John Maidment has drawn attention to Richard Miles’ yodophobia. I mentioned his pronunciation of confines in my last post, but now, having watched all the series, I can give a list of some, frankly, astonishing pronunciations he has used in the course of the six-week series.

Tigris                       ˈtɪgrɪs

Chaldees                 ˈtʃældiːz

Levant                    ˈlevænt

Sennacherib         senətʃəˈrɪb   and   senætʃəˈrɪb

Boeotia                   bəʊˈiːʃə

Areopagus             ærɪəˈpɑːgəs

Seleucus                səˈluːsəs

monotheistic       mɒnəθəʊˈɪstɪk (twice, so it wasn’t a slip of the tongue)

coup de grace      ˈkuː də ˈgrɑː (no, I haven’t forgotten the final /s/)

As well as these, there was total inconsistency in the treatment of Greek names – Mycenae was anglicised to /maɪˈsiːni/, but Pylos, /ˈpiːlɒs/, was not, while Delos was: /ˈdiːlɒs/, leading me to wonder where he was talking about from time to time, as I could not immediately relate his pronunciation to either the Greek or anglicised version of the name. Thersites /θəˈsiːteɪz/ was given a more-Greek-like pronunciation, rather than /θəˈsaɪtiːz/, the normal anglicisation.

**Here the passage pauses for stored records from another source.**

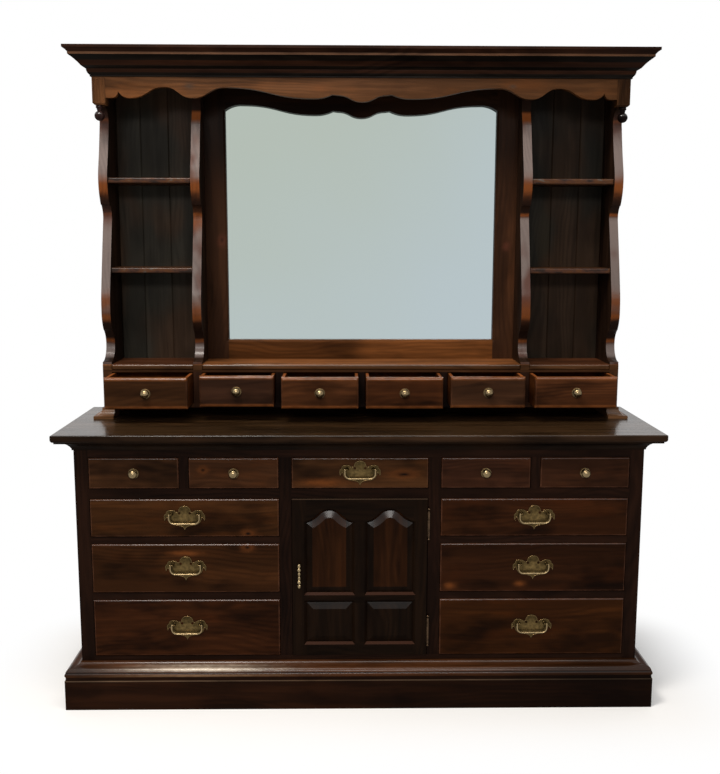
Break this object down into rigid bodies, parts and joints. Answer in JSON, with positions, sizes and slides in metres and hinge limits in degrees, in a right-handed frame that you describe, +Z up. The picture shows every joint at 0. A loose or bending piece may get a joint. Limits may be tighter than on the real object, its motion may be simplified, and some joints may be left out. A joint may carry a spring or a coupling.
{
  "type": "dresser",
  "caption": "Wide pine dresser with a moulded plinth, banks of drawers round a panelled cupboard, and a mirrored hutch of shelves under a cove crown.",
  "frame": {"origin": "on the floor, under the middle of the dresser's top board", "axes": "+X to the dresser's right as seen from the front, +Y to its back, +Z up; its front faces -Y"},
  "size_m": [1.778, 0.495, 1.957],
  "materials": {
    "stained_pine": "satin",
    "amber_pine": "satin",
    "inside_pine": "matte",
    "brass": "aged satin",
    "mirror": "polished"
  },
  "bodies": {
    "cabinet": {"plinth": "stained_pine", "case_sides": "stained_pine", "case_back": "inside_pine", "case_partitions": "inside_pine", "drawer_runners": "inside_pine", "face_frame": "stained_pine", "dresser_top": "stained_pine", "door_hinges": "brass", "hutch_drawer_case": "stained_pine", "tower_sides": "stained_pine", "tower_shelves": "stained_pine", "hutch_backs": "stained_pine", "mirror_frame": "stained_pine", "mirror_glass": "mirror", "valance": "amber_pine", "corner_posts": "stained_pine", "crown": "stained_pine"},
    "small_drawer_1": {"small_drawer_1": "stained_pine", "small_knob_1": "brass"},
    "small_drawer_2": {"small_drawer_2": "stained_pine", "small_knob_2": "brass"},
    "small_drawer_3": {"small_drawer_3": "stained_pine", "small_knob_3": "brass"},
    "small_drawer_4": {"small_drawer_4": "stained_pine", "small_knob_4": "brass"},
    "centre_drawer": {"centre_drawer": "stained_pine", "centre_pull_plate": "brass"},
    "centre_bail": {"centre_bail": "brass"},
    "left_1_drawer": {"left_1_drawer": "stained_pine", "left_1_pull_plate": "brass"},
    "left_1_bail": {"left_1_bail": "brass"},
    "right_1_drawer": {"right_1_drawer": "stained_pine", "right_1_pull_plate": "brass"},
    "right_1_bail": {"right_1_bail": "brass"},
    "left_2_drawer": {"left_2_drawer": "stained_pine", "left_2_pull_plate": "brass"},
    "left_2_bail": {"left_2_bail": "brass"},
    "right_2_drawer": {"right_2_drawer": "stained_pine", "right_2_pull_plate": "brass"},
    "right_2_bail": {"right_2_bail": "brass"},
    "left_3_drawer": {"left_3_drawer": "stained_pine", "left_3_pull_plate": "brass"},
    "left_3_bail": {"left_3_bail": "brass"},
    "right_3_drawer": {"right_3_drawer": "stained_pine", "right_3_pull_plate": "brass"},
    "right_3_bail": {"right_3_bail": "brass"},
    "hutch_drawer_1": {"hutch_drawer_1": "stained_pine", "hutch_knob_1": "brass"},
    "hutch_drawer_2": {"hutch_drawer_2": "stained_pine", "hutch_knob_2": "brass"},
    "hutch_drawer_3": {"hutch_drawer_3": "stained_pine", "hutch_knob_3": "brass"},
    "hutch_drawer_4": {"hutch_drawer_4": "stained_pine", "hutch_knob_4": "brass"},
    "hutch_drawer_5": {"hutch_drawer_5": "stained_pine", "hutch_knob_5": "brass"},
    "hutch_drawer_6": {"hutch_drawer_6": "stained_pine", "hutch_knob_6": "brass"},
    "door": {"door": "stained_pine", "door_hardware": "brass"}
  },
  "joints": [
    {"name": "small_drawer_1_slide", "type": "slide", "parent": "cabinet", "child": "small_drawer_1", "axis": [0, -1, 0], "range_m": [0, 0.32]},
    {"name": "small_drawer_2_slide", "type": "slide", "parent": "cabinet", "child": "small_drawer_2", "axis": [0, -1, 0], "range_m": [0, 0.32]},
    {"name": "small_drawer_3_slide", "type": "slide", "parent": "cabinet", "child": "small_drawer_3", "axis": [0, -1, 0], "range_m": [0, 0.32]},
    {"name": "small_drawer_4_slide", "type": "slide", "parent": "cabinet", "child": "small_drawer_4", "axis": [0, -1, 0], "range_m": [0, 0.32]},
    {"name": "centre_drawer_slide", "type": "slide", "parent": "cabinet", "child": "centre_drawer", "axis": [0, -1, 0], "range_m": [0, 0.32]},
    {"name": "centre_bail_hinge", "type": "hinge", "parent": "centre_drawer", "child": "centre_bail", "pos_m": [0, -0.2111, 0.7285], "axis": [-1, 0, 0], "range_deg": [0, 100]},
    {"name": "left_1_drawer_slide", "type": "slide", "parent": "cabinet", "child": "left_1_drawer", "axis": [0, -1, 0], "range_m": [0, 0.32]},
    {"name": "left_1_bail_hinge", "type": "hinge", "parent": "left_1_drawer", "child": "left_1_bail", "pos_m": [-0.5175, -0.2111, 0.59325], "axis": [-1, 0, 0], "range_deg": [0, 100]},
    {"name": "right_1_drawer_slide", "type": "slide", "parent": "cabinet", "child": "right_1_drawer", "axis": [0, -1, 0], "range_m": [0, 0.32]},
    {"name": "right_1_bail_hinge", "type": "hinge", "parent": "right_1_drawer", "child": "right_1_bail", "pos_m": [0.5175, -0.2111, 0.59325], "axis": [-1, 0, 0], "range_deg": [0, 100]},
    {"name": "left_2_drawer_slide", "type": "slide", "parent": "cabinet", "child": "left_2_drawer", "axis": [0, -1, 0], "range_m": [0, 0.32]},
    {"name": "left_2_bail_hinge", "type": "hinge", "parent": "left_2_drawer", "child": "left_2_bail", "pos_m": [-0.5175, -0.2111, 0.43875], "axis": [-1, 0, 0], "range_deg": [0, 100]},
    {"name": "right_2_drawer_slide", "type": "slide", "parent": "cabinet", "child": "right_2_drawer", "axis": [0, -1, 0], "range_m": [0, 0.32]},
    {"name": "right_2_bail_hinge", "type": "hinge", "parent": "right_2_drawer", "child": "right_2_bail", "pos_m": [0.5175, -0.2111, 0.43875], "axis": [-1, 0, 0], "range_deg": [0, 100]},
    {"name": "left_3_drawer_slide", "type": "slide", "parent": "cabinet", "child": "left_3_drawer", "axis": [0, -1, 0], "range_m": [0, 0.32]},
    {"name": "left_3_bail_hinge", "type": "hinge", "parent": "left_3_drawer", "child": "left_3_bail", "pos_m": [-0.5175, -0.2111, 0.25325], "axis": [-1, 0, 0], "range_deg": [0, 100]},
    {"name": "right_3_drawer_slide", "type": "slide", "parent": "cabinet", "child": "right_3_drawer", "axis": [0, -1, 0], "range_m": [0, 0.32]},
    {"name": "right_3_bail_hinge", "type": "hinge", "parent": "right_3_drawer", "child": "right_3_bail", "pos_m": [0.5175, -0.2111, 0.25325], "axis": [-1, 0, 0], "range_deg": [0, 100]},
    {"name": "hutch_drawer_1_slide", "type": "slide", "parent": "cabinet", "child": "hutch_drawer_1", "axis": [0, -1, 0], "range_m": [-0.118, 0.03]},
    {"name": "hutch_drawer_2_slide", "type": "slide", "parent": "cabinet", "child": "hutch_drawer_2", "axis": [0, -1, 0], "range_m": [-0.078, 0.07]},
    {"name": "hutch_drawer_3_slide", "type": "slide", "parent": "cabinet", "child": "hutch_drawer_3", "axis": [0, -1, 0], "range_m": [-0.112, 0.036]},
    {"name": "hutch_drawer_4_slide", "type": "slide", "parent": "cabinet", "child": "hutch_drawer_4", "axis": [0, -1, 0], "range_m": [-0.114, 0.034]},
    {"name": "hutch_drawer_5_slide", "type": "slide", "parent": "cabinet", "child": "hutch_drawer_5", "axis": [0, -1, 0], "range_m": [-0.1, 0.048]},
    {"name": "hutch_drawer_6_slide", "type": "slide", "parent": "cabinet", "child": "hutch_drawer_6", "axis": [0, -1, 0], "range_m": [-0.102, 0.046]},
    {"name": "door_hinge", "type": "hinge", "parent": "cabinet", "child": "door", "pos_m": [0.2043, -0.2025, 0.3955], "axis": [0, 0, 1], "range_deg": [0, 90]}
  ]
}
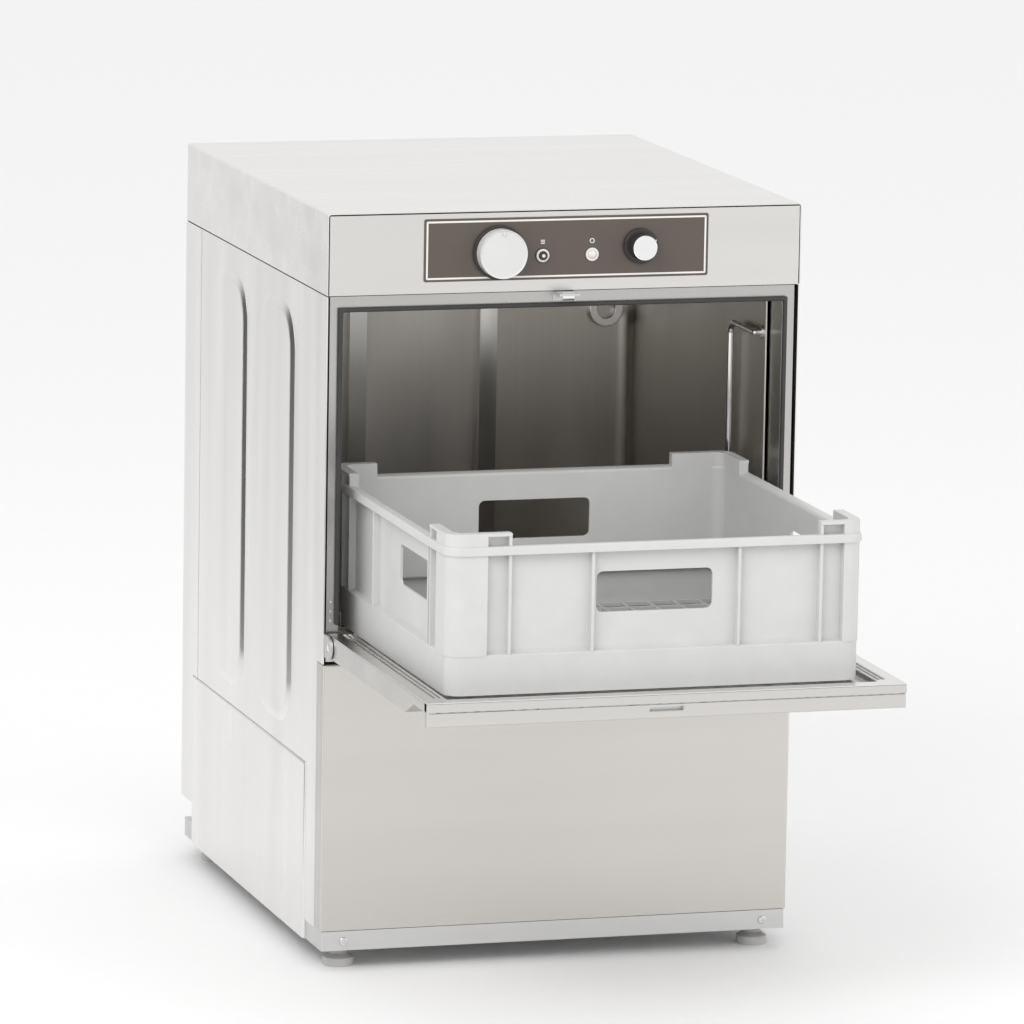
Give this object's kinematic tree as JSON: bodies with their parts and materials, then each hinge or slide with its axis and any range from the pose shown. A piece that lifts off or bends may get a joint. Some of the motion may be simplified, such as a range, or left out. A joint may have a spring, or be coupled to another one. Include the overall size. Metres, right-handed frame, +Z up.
{
  "type": "undercounter glass washer",
  "caption": "Front-loading stainless glass washer with a drop-down door, a square rack half drawn out on it, rotary spray arms, knobs and adjustable feet.",
  "frame": {"origin": "on the floor at z = 0, on the hood's middle: x = 0 is the middle of its width and y = 0 the middle of its depth", "axes": "+X to the right as seen from the front, +Y to the rear, +Z up"},
  "size_m": [0.4714, 0.915, 0.73],
  "materials": {
    "brushed_stainless": "brushed stainless sheet, grain along the width",
    "door_liner": "satin stainless sheet",
    "galvanised_sheet": "plain galvanised or stainless sheet",
    "chamber_stainless": "drawn stainless sheet, satin",
    "bright_steel": "polished steel",
    "arm_stainless": "satin stainless",
    "black_rubber": "matt black rubber",
    "dark_plate": "dark brown-grey printed film",
    "rack_plastic": "white polypropylene",
    "white_plastic": "white moulded plastic",
    "black_plastic": "black moulded plastic",
    "grey_plastic": "grey moulded plastic",
    "foot_plastic": "light grey moulded plastic",
    "lamp_lens": "pale translucent lens",
    "motor_paint": "dark grey paint",
    "foam": "pale foam"
  },
  "bodies": {
    "root": {"base_frame": "galvanised_sheet", "left_side_panel": "brushed_stainless", "right_side_panel": "brushed_stainless", "service_cover": "brushed_stainless", "front_panel": "brushed_stainless", "back_panel": "galvanised_sheet", "hood": "brushed_stainless", "fascia": "brushed_stainless", "control_plate": "dark_plate", "door_frame": "door_liner", "door_gasket": "black_rubber", "wash_chamber": "chamber_stainless", "wash_tank": "chamber_stainless", "rack_rails": "chamber_stainless", "tank_filter": "chamber_stainless", "pump_strainer": "grey_plastic", "overflow_pipe": "grey_plastic", "heating_elements": "bright_steel", "dosing_tube": "bright_steel", "port_ring": "bright_steel", "arm_hubs": "grey_plastic", "wash_riser": "chamber_stainless", "rinse_pipe": "chamber_stainless", "pump_motor": "motor_paint", "pump_volute": "grey_plastic", "hoses": "black_rubber", "boiler": "chamber_stainless", "solenoid_valve": "white_plastic", "drain_pump": "white_plastic", "detergent_pump": "white_plastic", "electrics_box": "galvanised_sheet", "pressure_switch": "white_plastic", "cable_gland": "black_plastic", "hinge_brackets": "galvanised_sheet", "latch_housing": "galvanised_sheet", "rotary_switches": "black_plastic", "button_switch": "black_plastic", "pilot_lamp": "lamp_lens", "panel_screws": "bright_steel"},
    "door": {"door_outer_skin": "brushed_stainless", "door_inner_skin": "door_liner", "door_insulation": "foam", "door_hinge_blocks": "motor_paint", "latch_strike": "galvanised_sheet"},
    "door_pins": {"hinge_pins": "bright_steel"},
    "rack": {"glass_rack": "rack_plastic", "rack_grid": "rack_plastic"},
    "lower_wash": {"lower_wash_arm": "arm_stainless"},
    "lower_rinse": {"lower_rinse_arm": "arm_stainless"},
    "upper_wash": {"upper_wash_arm": "arm_stainless"},
    "upper_rinse": {"upper_rinse_arm": "arm_stainless"},
    "timer": {"timer_knob": "white_plastic"},
    "selector": {"selector_knob": "black_plastic"},
    "button": {"start_button": "bright_steel"},
    "impeller": {"pump_impeller": "white_plastic"},
    "latch": {"latch_tongue": "bright_steel"},
    "foot_fl": {"foot_front_left": "foot_plastic"},
    "foot_fr": {"foot_front_right": "foot_plastic"},
    "foot_rl": {"foot_rear_left": "foot_plastic"},
    "foot_rr": {"foot_rear_right": "foot_plastic"}
  },
  "joints": [
    {"name": "door_hinge", "type": "hinge", "parent": "root", "child": "door", "pos_m": [0, -0.282, 0.317], "axis": [-1, 0, 0], "range_deg": [0, 90]},
    {"name": "pin_turn", "type": "hinge", "parent": "root", "child": "door_pins", "pos_m": [0, -0.282, 0.317], "axis": [-1, 0, 0], "range_deg": [0, 180]},
    {"name": "rack_travel", "type": "hinge", "parent": "door_pins", "child": "rack", "pos_m": [0, -0.4305, 0.317], "axis": [-1, 0, 0], "range_deg": [-180, 0]},
    {"name": "lower_wash_spin", "type": "hinge", "parent": "root", "child": "lower_wash", "pos_m": [0, -0.015, 0.29], "axis": [0, 0, 1], "continuous": true},
    {"name": "lower_rinse_spin", "type": "hinge", "parent": "root", "child": "lower_rinse", "pos_m": [0, -0.015, 0.306], "axis": [0, 0, 1], "continuous": true},
    {"name": "upper_wash_spin", "type": "hinge", "parent": "root", "child": "upper_wash", "pos_m": [0, -0.015, 0.674], "axis": [0, 0, 1], "continuous": true},
    {"name": "upper_rinse_spin", "type": "hinge", "parent": "root", "child": "upper_rinse", "pos_m": [0, -0.015, 0.654], "axis": [0, 0, 1], "continuous": true},
    {"name": "timer_turn", "type": "hinge", "parent": "root", "child": "timer", "pos_m": [-0.067, -0.28, 0.69], "axis": [0, 1, 0], "range_deg": [0, 300]},
    {"name": "selector_turn", "type": "hinge", "parent": "root", "child": "selector", "pos_m": [0.073, -0.28, 0.693], "axis": [0, 1, 0], "range_deg": [0, 135]},
    {"name": "start_press", "type": "slide", "parent": "root", "child": "button", "axis": [0, 1, 0], "range_m": [0, 0.003], "stiffness_N_per_m": 300},
    {"name": "impeller_spin", "type": "hinge", "parent": "root", "child": "impeller", "pos_m": [0, -0.06, 0.104], "axis": [1, 0, 0], "continuous": true},
    {"name": "latch_press", "type": "slide", "parent": "root", "child": "latch", "axis": [0, 0, 1], "range_m": [0, 0.004], "stiffness_N_per_m": 500, "springref_m": -0.002},
    {"name": "foot_fl_turn", "type": "hinge", "parent": "root", "child": "foot_fl", "pos_m": [-0.209, -0.244, 0.02], "axis": [0, 0, 1], "continuous": true},
    {"name": "foot_fr_turn", "type": "hinge", "parent": "root", "child": "foot_fr", "pos_m": [0.209, -0.244, 0.02], "axis": [0, 0, 1], "continuous": true},
    {"name": "foot_rl_turn", "type": "hinge", "parent": "root", "child": "foot_rl", "pos_m": [-0.209, 0.225, 0.02], "axis": [0, 0, 1], "continuous": true},
    {"name": "foot_rr_turn", "type": "hinge", "parent": "root", "child": "foot_rr", "pos_m": [0.209, 0.225, 0.02], "axis": [0, 0, 1], "continuous": true}
  ],
  "couplings": [
    {"joint": "pin_turn", "follows": "door_hinge", "ratio": 2},
    {"joint": "rack_travel", "follows": "door_hinge", "ratio": -2}
  ]
}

Darius was /ˈdærɪəs/ rather than /dəˈraɪəs/ and mementoes became /məʊˈmentəʊz/ – common pronunciations, but should we really expect to hear them from an eminent TV presenter?

I don’t think Richard Miles should shoulder all the blame – his producers, of whom there are at least four named in various capacities in the closing titles (Maria Powell, Melanie Archer, Tim Kirby, Eamonn Hardy) should have made certain that there was someone on hand to check for consistency – or is it assumed that an expert in one aspect of a subject is therefore expert in all its aspects, including language?